Josh Mills with a nice winter brown

Josh Mills with a nice winter brown

Today and tomorrow might be your best opportunities for a little while to get out and do some winter fishing. At least reasonably comfortably. There are dropping temperatures and a chance of snow in the forecast, starting on Sunday. So don’t waste this chance. Put on some layers and warm socks and head out for a couple of hours.

There’s plenty of open water on the Yellowstone River, so I won’t tell you where to go. It is worth noting that if the wind is blowing (which it’s not supposed to, at least not much, these next couple of days), it tends to moderate as you head up higher.

We’re still talking mostly nymphing at this point.

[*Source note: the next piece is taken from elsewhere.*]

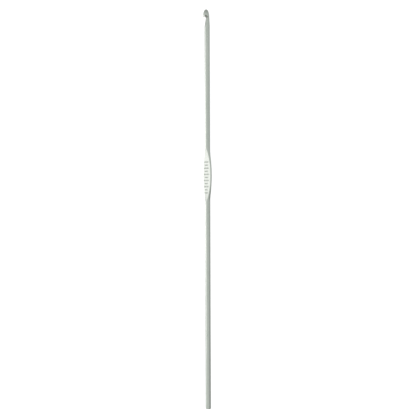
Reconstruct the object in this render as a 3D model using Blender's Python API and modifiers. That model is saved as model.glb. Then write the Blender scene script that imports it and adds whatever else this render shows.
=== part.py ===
"""Crochet hook for fine yarn, forged from one length of aluminium wire.

The hook lies on its handle along X, with its tip at +X. The origin is under the middle of its length, on
the surface that it lies on, and the stamped face of the thumb rest looks to +Z. On the real hook the metal
runs through from tip to end. Here it is laid out in four sections, end to end, each a simple closed solid:
the head with its throat, the shaft, the pressed thumb rest, and the handle.
"""

import math

import bmesh
import bpy
from mathutils import Matrix

MM = 0.001

# Wire: distances along it are counted from the tip
LENGTH = 150.0 * MM
WIRE_RADIUS = 1.0 * MM
END_ROUNDING = 0.22 * MM
SECTION_GAP = 0.01 * MM

# Head: a rounded nose, set off the wire's axis towards the mouth, and the neck that leads back to the wire
NOSE_LENGTH = 2.45 * MM
HEAD_RADIUS = 1.15 * MM
HEAD_OFFSET = 0.38 * MM
NECK_START = 1.3 * MM
NECK_END = 6.8 * MM
HEAD_END = 8.0 * MM
MOUTH_TURN = math.radians(32)

# Throat: heights are over the wire's axis, towards the mouth
LIP_FROM_TIP = 3.0 * MM
LIP_UNDERCUT = 0.36 * MM
THROAT_RADIUS = 0.40 * MM
THROAT_FLOOR = 0.24 * MM
THROAT_LENGTH = 3.40 * MM
THROAT_CURVE = 1.6

# Thumb rest
REST_FROM_TIP = 62.3 * MM
REST_LENGTH = 20.3 * MM
REST_START = REST_FROM_TIP - REST_LENGTH / 2
REST_END = REST_FROM_TIP + REST_LENGTH / 2
REST_HALF_WIDTH = 1.92 * MM
REST_HALF_HEIGHT = 0.90 * MM
REST_HALF_THICKNESS = 0.40 * MM
REST_LEVEL_LENGTH = 5.0 * MM
REST_RAMP_CURVE = 2.3
SWELL_LENGTH = 18.4 * MM
SWELL_CURVE = 1.3

# Rule stamped on the thumb rest: its strokes take a share of the flat's width
MARK_COUNT = 11
MARK_PITCH = 1.15 * MM
MARK_WIDTH = 0.30 * MM
MARK_DEPTH = 0.12 * MM
MARK_LONG = 0.66
MARK_SHORT = 0.45
MARK_FROM_TIP = REST_FROM_TIP + 0.8 * MM
MARK_Y = 0.2 * MM

# Facets
SIDES = 24
NOSE_RINGS = 9
NECK_RINGS = 9
REST_RINGS = 24
ARC_STEPS = 4
HOLLOW_STEPS = 8
RAMP_STEPS = 12

MARGIN = 1.0 * MM
WELD = 0.001 * MM


def remove_everything():
    """Empty the scene."""
    for old in list(bpy.data.objects):
        bpy.data.objects.remove(old, do_unlink=True)


def new_collection(name):
    """A collection in the scene."""
    collection = bpy.data.collections.new(name)
    bpy.context.scene.collection.children.link(collection)
    return collection


def new_object(name, data, collection, matrix):
    """An object in its collection and in its place."""
    made = bpy.data.objects.new(name, data)
    made.matrix_world = matrix
    collection.objects.link(made)
    return made


def aluminium(name, colour, roughness):
    """Anodised metal."""
    material = bpy.data.materials.new(name)
    material.use_nodes = True
    shader = material.node_tree.nodes["Principled BSDF"]
    shader.inputs["Base Color"].default_value = (*colour, 1.0)
    shader.inputs["Metallic"].default_value = 1.0
    shader.inputs["Roughness"].default_value = roughness
    return material


def along(from_tip):
    """X at a distance from the tip."""
    return LENGTH / 2 - from_tip


def spread(first, last, steps):
    """Evenly spaced numbers, both ends included."""
    return [first + (last - first) * k / steps for k in range(steps + 1)]


def about_axis(angle):
    """Takes an outline's Y to the direction at this angle over +Y, about the wire's axis."""
    return Matrix.Translation((0.0, 0.0, WIRE_RADIUS)) @ Matrix.Rotation(angle, 4, "X")


def ring(bm, from_tip, offset, half_width, half_height):
    """Points round the wire, set off its axis towards the mouth."""
    y_centre = offset * math.sin(MOUTH_TURN)
    z_centre = WIRE_RADIUS + offset * math.cos(MOUTH_TURN)
    points = []
    for k in range(SIDES):
        angle = 2 * math.pi * k / SIDES
        y = y_centre + half_width * math.cos(angle)
        z = z_centre + half_height * math.sin(angle)
        points.append(bm.verts.new((along(from_tip), y, z)))
    return points


def lofted(name, sections, parts):
    """A solid through the wire's sections, each given as ring() takes it. A first one of no width is a pole."""
    bm = bmesh.new()
    rings = [ring(bm, *section) for section in sections]
    for near, far in zip(rings, rings[1:]):
        for k in range(SIDES):
            after = (k + 1) % SIDES
            bm.faces.new((near[k], far[k], far[after], near[after]))
    bm.faces.new(rings[0])
    bm.faces.new(rings[-1])
    piece = new_object(name, welded(name, bm), parts, Matrix.Identity(4))
    piece.data.shade_smooth()
    piece.data.set_sharp_from_angle(angle=math.radians(30))
    return piece


def welded(name, bm):
    """The finished mesh, its points welded and its faces pointing out."""
    bmesh.ops.remove_doubles(bm, verts=bm.verts, dist=WELD)
    bmesh.ops.recalc_face_normals(bm, faces=bm.faces)
    mesh = bpy.data.meshes.new(name)
    bm.to_mesh(mesh)
    bm.free()
    return mesh


def turned(name, from_tip, to_tip, rounding, parts):
    """A round section of the wire, turned from its profile, with its far rim rounded."""
    profile = [(0.0, -from_tip), (WIRE_RADIUS, -from_tip)]
    for angle in spread(0.0, math.pi / 2, ARC_STEPS):
        radius = WIRE_RADIUS - rounding * (1.0 - math.cos(angle))
        profile.append((radius, -to_tip + rounding * (1.0 - math.sin(angle))))
    profile.append((0.0, -to_tip))
    bm = bmesh.new()
    corners = [bm.verts.new((radius, 0.0, height)) for radius, height in profile]
    for near, far in zip(corners, corners[1:]):
        bm.edges.new((near, far))
    place = Matrix.Translation((LENGTH / 2, 0.0, WIRE_RADIUS)) @ Matrix.Rotation(math.pi / 2, 4, "Y")
    piece = new_object(name, welded(name, bm), parts, place)
    screw = piece.modifiers.new("turn", "SCREW")
    screw.steps = SIDES
    screw.render_steps = SIDES
    screw.use_merge_vertices = True
    screw.merge_threshold = WELD
    return piece


def extruded(name, outline, half_thickness):
    """The mesh of a closed outline in the XY plane, extruded both ways along Z."""
    curve = bpy.data.curves.new(name, "CURVE")
    curve.dimensions = "2D"
    curve.fill_mode = "BOTH"
    curve.extrude = half_thickness
    spline = curve.splines.new("POLY")
    spline.points.add(len(outline) - 1)
    for point, (x, y) in zip(spline.points, outline):
        point.co = (x, y, 0.0, 1.0)
    spline.use_cyclic_u = True
    guide = new_object(name, curve, bpy.context.scene.collection, Matrix.Identity(4))
    depsgraph = bpy.context.evaluated_depsgraph_get()
    bm = bmesh.new()
    bm.from_mesh(bpy.data.meshes.new_from_object(guide.evaluated_get(depsgraph)))
    bpy.data.objects.remove(guide, do_unlink=True)
    return welded(name, bm)


def cut(piece, name, mesh, matrix, cutters):
    """Take a hidden cutter away from the piece."""
    cutter = new_object(name, mesh, cutters, matrix)
    cutter.hide_render = True
    cutter.display_type = "WIRE"
    boolean = piece.modifiers.new(name, "BOOLEAN")
    boolean.operation = "DIFFERENCE"
    boolean.solver = "EXACT"
    boolean.object = cutter


def throat_height(from_tip):
    """Height of the throat's floor, which rises from the lip to the wire's surface."""
    t = max(from_tip - LIP_FROM_TIP, 0.0) / THROAT_LENGTH
    return THROAT_FLOOR + (WIRE_RADIUS - THROAT_FLOOR) * t**THROAT_CURVE


def throat_outline():
    """The throat seen from the side: the lip, the round hollow behind it, and the rising floor."""
    top = HEAD_OFFSET + HEAD_RADIUS + MARGIN
    middle = LIP_FROM_TIP - LIP_UNDERCUT + THROAT_RADIUS
    lip_angle = math.acos((LIP_FROM_TIP - middle) / THROAT_RADIUS)
    outline = [(along(LIP_FROM_TIP), top)]
    for angle in spread(lip_angle, 3 * math.pi / 2, HOLLOW_STEPS):
        from_tip = middle + THROAT_RADIUS * math.cos(angle)
        height = THROAT_FLOOR + THROAT_RADIUS * (1.0 + math.sin(angle))
        outline.append((along(from_tip), height))
    for from_tip in spread(middle, LIP_FROM_TIP + THROAT_LENGTH, RAMP_STEPS)[1:]:
        outline.append((along(from_tip), throat_height(from_tip)))
    outline.append((along(HEAD_END + MARGIN), HEAD_RADIUS))
    outline.append((along(HEAD_END + MARGIN), top))
    return outline


def head_section(from_tip):
    """The head's section before the throat is cut, as ring() takes it."""
    t = min(max((from_tip - NECK_START) / (NECK_END - NECK_START), 0.0), 1.0)
    ease = t * t * (3.0 - 2.0 * t)
    ahead = max(NOSE_LENGTH - from_tip, 0.0) / NOSE_LENGTH
    radius = (HEAD_RADIUS + (WIRE_RADIUS - HEAD_RADIUS) * ease) * math.sqrt(1.0 - ahead * ahead)
    return from_tip, HEAD_OFFSET * (1.0 - ease), radius, radius


def make_head(parts, cutters):
    """The head: a blunt nose, the lip, the throat and the neck, where it meets the shaft."""
    stations = [NOSE_LENGTH * (1.0 - math.cos(turn)) for turn in spread(0.0, math.pi / 2, NOSE_RINGS)]
    stations += spread(NOSE_LENGTH, NECK_END, NECK_RINGS)[1:]
    stations.append(HEAD_END)
    sections = [head_section(from_tip) for from_tip in stations]
    head = lofted("head", sections, parts)
    head.data.materials.append(aluminium("head_metal", (0.52, 0.56, 0.52), 0.34))
    throat = extruded("throat_cutter", throat_outline(), HEAD_RADIUS + MARGIN)
    cut(head, "throat_cutter", throat, about_axis(math.pi / 2 - MOUTH_TURN), cutters)


def make_shaft(parts):
    """The plain wire between the head and the thumb rest."""
    shaft = turned("shaft", HEAD_END + SECTION_GAP, REST_START - SECTION_GAP, 0.0, parts)
    shaft.data.materials.append(aluminium("shaft_metal", (0.56, 0.60, 0.56), 0.38))


def make_handle(parts):
    """The plain wire behind the thumb rest, with its cut end rounded."""
    handle = turned("handle", REST_END + SECTION_GAP, LENGTH, END_ROUNDING, parts)
    handle.data.materials.append(aluminium("handle_metal", (0.56, 0.60, 0.56), 0.38))


def rest_swell(from_tip):
    """How far the press spreads the wire sideways: 0 at the ends of the thumb rest, 1 at its middle."""
    u = (from_tip - REST_FROM_TIP) / (SWELL_LENGTH / 2)
    return max(1.0 - u * u, 0.0) ** SWELL_CURVE


def rest_half_sizes(from_tip):
    """Half width and half height of the spread wire, before the dies flatten it."""
    swell = rest_swell(from_tip)
    half_width = WIRE_RADIUS + (REST_HALF_WIDTH - WIRE_RADIUS) * swell
    half_height = WIRE_RADIUS + (REST_HALF_HEIGHT - WIRE_RADIUS) * swell
    return half_width, half_height


def press_height(from_tip):
    """Height of the pressed face over the axis: level in the middle, with a curved ramp to each end."""
    level = REST_LEVEL_LENGTH / 2
    t = max(abs(from_tip - REST_FROM_TIP) - level, 0.0) / (REST_LENGTH / 2 - level)
    return REST_HALF_THICKNESS + (WIRE_RADIUS - REST_HALF_THICKNESS) * t**REST_RAMP_CURVE


def press_outline():
    """The die seen from the side."""
    top = WIRE_RADIUS + MARGIN
    level = REST_LEVEL_LENGTH / 2
    faces = spread(REST_START, REST_FROM_TIP - level, RAMP_STEPS)
    faces += spread(REST_FROM_TIP + level, REST_END, RAMP_STEPS)
    outline = [(along(REST_START - MARGIN), top)]
    outline += [(along(from_tip), press_height(from_tip)) for from_tip in faces]
    outline.append((along(REST_END + MARGIN), top))
    return outline


def flat_width(from_tip):
    """Width of the pressed face."""
    half_width, half_height = rest_half_sizes(from_tip)
    return 2 * half_width * math.sqrt(1.0 - (press_height(from_tip) / half_height) ** 2)


def mark_strokes():
    """The strokes of the stamped rule, long and short in turn, each sunk to an even depth."""
    bm = bmesh.new()
    for k in range(MARK_COUNT):
        from_tip = MARK_FROM_TIP + MARK_PITCH * (k - (MARK_COUNT - 1) / 2)
        length = flat_width(from_tip) * (MARK_SHORT if k % 2 else MARK_LONG)
        floor = WIRE_RADIUS + press_height(from_tip) - MARK_DEPTH
        place = Matrix.Translation((along(from_tip), MARK_Y, floor + MARGIN / 2))
        size = Matrix.Diagonal((MARK_WIDTH, length, MARGIN, 1.0))
        bmesh.ops.create_cube(bm, size=1.0, matrix=place @ size)
    return welded("mark_cutter", bm)


def make_thumb_rest(parts, cutters):
    """The thumb rest: the wire spread sideways, flattened by a die on each side, and stamped on top."""
    sections = []
    for from_tip in spread(REST_START, REST_END, REST_RINGS):
        sections.append((from_tip, 0.0, *rest_half_sizes(from_tip)))
    rest = lofted("thumb_rest", sections, parts)
    rest.data.materials.append(aluminium("thumb_rest_metal", (0.80, 0.82, 0.79), 0.42))
    die = extruded("die", press_outline(), REST_HALF_WIDTH + MARGIN)
    cut(rest, "upper_die", die, about_axis(math.pi / 2), cutters)
    cut(rest, "lower_die", die, about_axis(-math.pi / 2), cutters)
    cut(rest, "mark_cutter", mark_strokes(), Matrix.Identity(4), cutters)


def main():
    remove_everything()
    parts = new_collection("crochet_hook")
    cutters = new_collection("crochet_hook_cutters")
    make_head(parts, cutters)
    make_shaft(parts)
    make_thumb_rest(parts, cutters)
    make_handle(parts)


main()
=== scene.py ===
"""Looks of the crochet hook: one continuous wire in satin anodised aluminium, on a pale studio floor."""

import math

import bpy
import numpy as np
from mathutils import Matrix, Vector


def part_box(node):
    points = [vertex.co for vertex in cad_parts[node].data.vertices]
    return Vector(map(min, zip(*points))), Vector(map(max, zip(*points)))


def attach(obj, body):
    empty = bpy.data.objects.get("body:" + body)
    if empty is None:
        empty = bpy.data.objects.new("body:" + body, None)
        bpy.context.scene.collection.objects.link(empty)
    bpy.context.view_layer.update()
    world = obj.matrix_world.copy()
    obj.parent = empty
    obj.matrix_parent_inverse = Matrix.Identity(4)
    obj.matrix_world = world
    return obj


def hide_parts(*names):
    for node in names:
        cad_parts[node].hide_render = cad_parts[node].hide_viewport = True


MM = 0.001

# Head and throat. Distances along the wire are counted from the tip and heights from its axis, in millimetres
NOSE_LENGTH = 2.45
HEAD_RADIUS = 1.15
HEAD_OFFSET = 0.38
NECK_START = 1.3
NECK_END = 6.8
MOUTH_TURN = math.radians(32)
LIP_FROM_TIP = 3.0
LIP_UNDERCUT = 0.36
LIP_EDGE = 0.15
THROAT_RADIUS = 0.40
THROAT_MIDDLE = LIP_FROM_TIP - LIP_UNDERCUT + THROAT_RADIUS
THROAT_FLOOR = 0.24
THROAT_LENGTH = 3.40
THROAT_CURVE = 1.6
THROAT_EDGE = 0.26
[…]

There have been some midges flying around, but only a few sporadic rises from the fish. You could take along a couple of midge dries, just in case. The Sprout Midge is one of my favorites; and, of course, there’s the good old Griffith’s Gnat. But most likely, you’re going to be watching an indicator. There’s nothing wrong with that. I’ve been having good luck lately with a size 8 Rubberlegs, particularly in the goldenstone color, but also in brown and black. I also dredged up a couple of fish the other day on a worm (the fly, not the annelid). Midge larva and pupa patterns should be good as a dropper. A Zebra Midge in red or black might be just the ticket. Or a small Copper John (say, size 18) in red, copper, or black.

Deeper, slower water is my winter mantra. But not too deep, or you won’t be able to reach the bottom with your nymphs. Somewhere around waist deep is a good rule of thumb. And not too slow. About the speed of a slow walking pace. At that depth and speed, one size B split shot should keep your flies down low in the water column. If you’re not seeing evidence of you flies bouncing off the bottom occasionally, adjust your indicator. And if you do catch a trout, be sure to fish that area thoroughly. Where you find one, you’ll often find more. And don’t regret catching a few whitefish. Those eager natives can enliven an otherwise slow day of winter fishing.

Have fun! That, of course, is the most important rule of fly fishing in any season.